In sixth place is Ray Burke in Godfather IV - the Return of Don Corleone and the Search for Frank Dunlop. Movie number seven is Harry Potter and the Mystery Bank Account - an Endearing Flight of Fantasy and Return to Earth in Ansbacherland starring Denis Foley.

Finally, his eighth award goes to Ned O'Keeffe in Animal Farm 2 - The Pig Feed Bone Meal Sequel.

Taking the fun out of the count

The Minister for the Environment, Noel Dempsey, is being called a spoilsport and he admits it's true.
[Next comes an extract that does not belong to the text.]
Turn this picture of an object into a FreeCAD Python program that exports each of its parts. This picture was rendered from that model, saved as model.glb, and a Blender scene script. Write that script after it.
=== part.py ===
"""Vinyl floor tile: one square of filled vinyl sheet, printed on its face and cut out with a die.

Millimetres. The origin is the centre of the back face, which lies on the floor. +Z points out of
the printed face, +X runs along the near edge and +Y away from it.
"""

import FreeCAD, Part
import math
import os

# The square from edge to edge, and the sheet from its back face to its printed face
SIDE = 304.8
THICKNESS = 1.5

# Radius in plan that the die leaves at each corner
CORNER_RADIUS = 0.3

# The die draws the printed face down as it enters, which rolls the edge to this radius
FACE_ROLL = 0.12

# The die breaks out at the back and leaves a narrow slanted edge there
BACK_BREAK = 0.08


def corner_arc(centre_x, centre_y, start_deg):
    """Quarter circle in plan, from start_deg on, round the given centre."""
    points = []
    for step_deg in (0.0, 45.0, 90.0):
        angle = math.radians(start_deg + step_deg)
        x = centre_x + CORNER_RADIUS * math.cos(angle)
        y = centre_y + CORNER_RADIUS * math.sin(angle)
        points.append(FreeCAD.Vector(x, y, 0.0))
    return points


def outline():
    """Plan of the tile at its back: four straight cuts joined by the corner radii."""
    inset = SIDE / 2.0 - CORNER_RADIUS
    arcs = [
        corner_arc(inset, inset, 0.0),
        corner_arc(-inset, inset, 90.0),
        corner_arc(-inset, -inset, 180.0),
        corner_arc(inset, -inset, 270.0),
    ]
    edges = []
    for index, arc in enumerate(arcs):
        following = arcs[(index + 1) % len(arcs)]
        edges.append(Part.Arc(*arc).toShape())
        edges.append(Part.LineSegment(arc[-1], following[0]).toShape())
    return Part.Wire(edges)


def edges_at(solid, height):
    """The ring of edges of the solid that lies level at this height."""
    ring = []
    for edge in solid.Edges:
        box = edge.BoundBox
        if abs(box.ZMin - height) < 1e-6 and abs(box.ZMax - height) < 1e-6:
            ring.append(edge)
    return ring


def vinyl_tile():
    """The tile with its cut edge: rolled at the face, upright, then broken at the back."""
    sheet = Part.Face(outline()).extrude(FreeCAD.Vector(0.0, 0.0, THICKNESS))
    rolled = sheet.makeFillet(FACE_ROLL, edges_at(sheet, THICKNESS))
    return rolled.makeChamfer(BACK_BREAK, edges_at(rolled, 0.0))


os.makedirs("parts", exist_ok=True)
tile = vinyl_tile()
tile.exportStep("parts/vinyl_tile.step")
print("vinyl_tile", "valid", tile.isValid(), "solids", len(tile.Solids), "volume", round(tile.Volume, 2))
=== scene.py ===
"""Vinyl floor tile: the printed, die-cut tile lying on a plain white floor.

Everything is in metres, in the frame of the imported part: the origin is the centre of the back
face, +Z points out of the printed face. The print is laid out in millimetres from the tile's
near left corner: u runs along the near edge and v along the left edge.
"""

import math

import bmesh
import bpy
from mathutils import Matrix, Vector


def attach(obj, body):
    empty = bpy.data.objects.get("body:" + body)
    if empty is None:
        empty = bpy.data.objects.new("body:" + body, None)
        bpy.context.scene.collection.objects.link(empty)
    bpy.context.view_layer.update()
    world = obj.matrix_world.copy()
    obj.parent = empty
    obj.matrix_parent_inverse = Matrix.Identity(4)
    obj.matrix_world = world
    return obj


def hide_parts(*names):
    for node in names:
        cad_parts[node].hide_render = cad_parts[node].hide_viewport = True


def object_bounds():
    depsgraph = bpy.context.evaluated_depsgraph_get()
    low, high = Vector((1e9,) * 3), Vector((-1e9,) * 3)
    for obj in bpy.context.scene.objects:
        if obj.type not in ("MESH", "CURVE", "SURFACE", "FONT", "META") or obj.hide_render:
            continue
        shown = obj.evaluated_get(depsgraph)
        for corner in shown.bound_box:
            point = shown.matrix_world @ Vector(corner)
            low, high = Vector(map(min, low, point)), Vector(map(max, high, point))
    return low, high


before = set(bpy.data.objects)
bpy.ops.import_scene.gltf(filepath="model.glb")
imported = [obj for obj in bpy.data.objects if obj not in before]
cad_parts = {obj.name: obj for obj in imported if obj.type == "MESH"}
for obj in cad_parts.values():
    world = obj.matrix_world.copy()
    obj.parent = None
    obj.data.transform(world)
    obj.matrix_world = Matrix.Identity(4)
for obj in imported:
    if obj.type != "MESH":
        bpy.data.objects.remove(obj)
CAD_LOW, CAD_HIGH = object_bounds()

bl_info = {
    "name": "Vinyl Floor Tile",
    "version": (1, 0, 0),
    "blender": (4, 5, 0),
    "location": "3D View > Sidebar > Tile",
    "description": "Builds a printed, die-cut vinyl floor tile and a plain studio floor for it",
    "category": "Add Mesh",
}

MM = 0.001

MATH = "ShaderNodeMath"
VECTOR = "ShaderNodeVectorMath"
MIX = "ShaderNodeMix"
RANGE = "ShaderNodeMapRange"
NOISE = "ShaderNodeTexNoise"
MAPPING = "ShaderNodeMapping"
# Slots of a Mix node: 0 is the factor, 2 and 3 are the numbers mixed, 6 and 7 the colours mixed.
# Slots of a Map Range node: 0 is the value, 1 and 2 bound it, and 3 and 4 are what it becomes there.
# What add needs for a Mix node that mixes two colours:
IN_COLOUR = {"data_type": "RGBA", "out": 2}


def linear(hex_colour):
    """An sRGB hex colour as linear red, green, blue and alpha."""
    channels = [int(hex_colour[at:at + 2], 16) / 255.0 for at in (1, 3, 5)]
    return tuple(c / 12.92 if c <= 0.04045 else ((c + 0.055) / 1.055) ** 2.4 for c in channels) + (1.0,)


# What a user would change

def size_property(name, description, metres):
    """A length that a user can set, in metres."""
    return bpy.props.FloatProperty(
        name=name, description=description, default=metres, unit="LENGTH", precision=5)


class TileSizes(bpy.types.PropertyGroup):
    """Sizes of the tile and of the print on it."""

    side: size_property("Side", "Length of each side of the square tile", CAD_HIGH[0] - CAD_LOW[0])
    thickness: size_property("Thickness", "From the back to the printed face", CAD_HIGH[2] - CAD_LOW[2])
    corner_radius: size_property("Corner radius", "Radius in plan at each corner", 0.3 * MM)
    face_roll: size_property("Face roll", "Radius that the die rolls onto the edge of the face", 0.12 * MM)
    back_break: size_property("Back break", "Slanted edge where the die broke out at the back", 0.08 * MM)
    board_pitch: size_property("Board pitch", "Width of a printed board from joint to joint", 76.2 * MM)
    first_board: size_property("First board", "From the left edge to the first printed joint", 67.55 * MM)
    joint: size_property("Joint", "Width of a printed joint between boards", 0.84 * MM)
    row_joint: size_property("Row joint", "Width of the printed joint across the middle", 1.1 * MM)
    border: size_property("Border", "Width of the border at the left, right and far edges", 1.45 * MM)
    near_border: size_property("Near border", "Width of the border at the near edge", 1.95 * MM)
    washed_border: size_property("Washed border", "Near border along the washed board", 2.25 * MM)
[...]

It's all about his plans for electronic voting in three constituencies in the coming election: Dublin North, Dublin West and his own Meath (and in all thereafter).
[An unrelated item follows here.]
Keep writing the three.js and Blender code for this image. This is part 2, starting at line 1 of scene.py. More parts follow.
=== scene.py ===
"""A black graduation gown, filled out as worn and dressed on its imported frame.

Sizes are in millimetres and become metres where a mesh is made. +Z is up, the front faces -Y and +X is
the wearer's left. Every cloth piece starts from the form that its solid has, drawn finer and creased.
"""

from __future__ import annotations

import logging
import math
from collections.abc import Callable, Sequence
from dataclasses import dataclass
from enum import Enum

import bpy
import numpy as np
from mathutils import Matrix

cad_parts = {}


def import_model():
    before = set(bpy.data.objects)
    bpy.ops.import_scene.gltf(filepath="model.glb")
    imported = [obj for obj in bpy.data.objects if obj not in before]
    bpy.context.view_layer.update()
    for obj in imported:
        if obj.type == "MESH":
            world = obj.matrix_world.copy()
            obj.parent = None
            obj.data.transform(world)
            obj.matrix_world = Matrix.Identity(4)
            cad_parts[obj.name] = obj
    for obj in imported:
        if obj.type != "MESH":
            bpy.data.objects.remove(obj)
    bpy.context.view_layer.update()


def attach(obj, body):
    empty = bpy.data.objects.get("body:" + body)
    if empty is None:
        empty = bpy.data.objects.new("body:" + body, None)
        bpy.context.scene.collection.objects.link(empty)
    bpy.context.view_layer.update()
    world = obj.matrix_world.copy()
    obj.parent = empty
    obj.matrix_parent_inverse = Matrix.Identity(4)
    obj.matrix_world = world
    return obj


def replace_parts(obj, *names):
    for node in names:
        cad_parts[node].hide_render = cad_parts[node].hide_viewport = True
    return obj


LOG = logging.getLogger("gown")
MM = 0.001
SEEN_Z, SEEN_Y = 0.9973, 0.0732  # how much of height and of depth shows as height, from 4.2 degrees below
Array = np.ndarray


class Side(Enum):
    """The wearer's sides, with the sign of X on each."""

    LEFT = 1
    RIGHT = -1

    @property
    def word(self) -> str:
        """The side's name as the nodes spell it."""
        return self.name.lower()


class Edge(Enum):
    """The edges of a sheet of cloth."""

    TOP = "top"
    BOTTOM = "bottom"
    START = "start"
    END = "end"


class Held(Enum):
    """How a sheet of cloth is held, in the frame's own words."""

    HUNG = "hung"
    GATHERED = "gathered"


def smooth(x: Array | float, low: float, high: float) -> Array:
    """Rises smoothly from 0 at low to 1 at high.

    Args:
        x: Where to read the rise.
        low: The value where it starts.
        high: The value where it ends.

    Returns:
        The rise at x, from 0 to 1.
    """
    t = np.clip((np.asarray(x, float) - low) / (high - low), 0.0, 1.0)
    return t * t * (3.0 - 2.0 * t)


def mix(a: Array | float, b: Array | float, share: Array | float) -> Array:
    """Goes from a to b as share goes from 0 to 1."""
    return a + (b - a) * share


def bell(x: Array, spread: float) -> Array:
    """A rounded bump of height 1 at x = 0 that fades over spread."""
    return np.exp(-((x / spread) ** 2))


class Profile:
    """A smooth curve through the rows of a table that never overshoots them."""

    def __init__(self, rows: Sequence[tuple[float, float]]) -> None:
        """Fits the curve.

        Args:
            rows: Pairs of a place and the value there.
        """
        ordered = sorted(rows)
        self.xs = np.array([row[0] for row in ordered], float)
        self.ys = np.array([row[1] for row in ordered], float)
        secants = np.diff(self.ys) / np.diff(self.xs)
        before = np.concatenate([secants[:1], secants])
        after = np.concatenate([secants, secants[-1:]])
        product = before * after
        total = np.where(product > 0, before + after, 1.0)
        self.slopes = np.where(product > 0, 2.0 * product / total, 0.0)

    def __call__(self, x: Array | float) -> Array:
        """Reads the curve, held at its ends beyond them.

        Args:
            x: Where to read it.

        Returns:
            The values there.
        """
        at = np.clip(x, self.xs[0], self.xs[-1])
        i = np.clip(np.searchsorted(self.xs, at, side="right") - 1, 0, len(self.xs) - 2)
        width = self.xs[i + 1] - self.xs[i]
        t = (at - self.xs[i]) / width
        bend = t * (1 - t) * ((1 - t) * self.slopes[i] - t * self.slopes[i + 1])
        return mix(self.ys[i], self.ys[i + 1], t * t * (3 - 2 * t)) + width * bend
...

It means no tallymen, no assessment of the boxes, no random picking of votes for distribution, no suspense as each count progresses, no anguished candidates, no long counts and little material for political or academic research later. So why are we having it?

Because, the Minister told the Association of European Journalists on Wednesday, it is more efficient, more economical, more accurate and it enhances our reputation as a forward-

looking, IT-fluent country. He admits that the drama and bloodsport will be gone, but says it will be easier on candidates.

Many politicians, however, are very sad at the demise of the old system. They will miss the fun, they said, but also fear it will add to the lack of interest in politics.

Even non-voters follow the results in the media for the human drama and excitement and hundreds turn up at count centres. With the full result available in a couple of hours, interest is bound to wane. Dempsey expects that if polling stations close at 9 p.m., final results from the three chosen constituencies will come by midnight. The remaining 38 won't be declaring for nearly another 24 hours or even longer.

The Socialist deputy for Dublin West, Joe Higgins, has written to Dempsey raising other concerns, including possible malfunction distorting the outcome. He also feels that inadequate education or computer skills could keep people away and thus candidates with support from certain sections of the electorate could benefit.